Here is a brief description of the workflow that references Figure 1:

Pub/Sub uses the BigQuery storage write API to send data to the BigQuery table.
The messages are sent in batches to the BigQuery table.
After a successful completion of a write operation, the API returns an OK response.
If there are any failures in the write operation, the Pub/Sub message itself is negatively acknowledged. The message is then re-sent. If the message fails enough times and there's a dead letter topic configured on the subscription, then the message is moved to the dead letter topic.

Properties of a BigQuery subscription

The properties that you configure for a BigQuery subscription determine the BigQuery table to which Pub/Sub writes messages and the type of schema of that table.

For more information, see BigQuery properties.

Schema compatibility

This section is only applicable if you select the option Use topic schema when you create a BigQuery subscription.

Pub/Sub and BigQuery use different ways to define their schemas. Pub/Sub schemas are defined in Apache Avro or Protocol Buffer format while BigQuery schemas are defined using a variety of formats.

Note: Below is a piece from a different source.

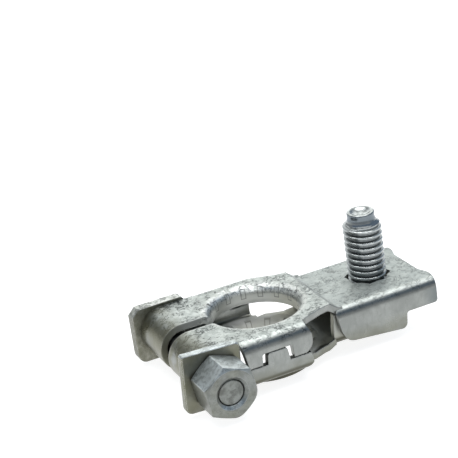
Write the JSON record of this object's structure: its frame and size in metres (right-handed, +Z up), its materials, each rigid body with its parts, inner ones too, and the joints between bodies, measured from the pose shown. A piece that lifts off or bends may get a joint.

The following is a list of important information regarding the schema compatibility between a Pub/Sub topic and a BigQuery table.

Any message that contains an improperly formatted field is not written to BigQuery.
In the BigQuery schema, INT, SMALLINT, INTEGER, BIGINT, TINYINT, and BYTEINT are aliases for INTEGER; DECIMAL is an alias for NUMERIC; and BIGDECIMAL is an alias for BIGNUMERIC.
When the type in the topic schema is a string and the type in the BigQuery table is JSON, TIMESTAMP, DATETIME, DATE, TIME, NUMERIC, or BIGNUMERIC, then any value for this field in a Pub/Sub message must adhere to the format specified for the BigQuery data type.
Some Avro logical types are supported, as specified in the following table. Any logical types not listed only match the equivalent Avro type that they annotate, as detailed in the Avro specification.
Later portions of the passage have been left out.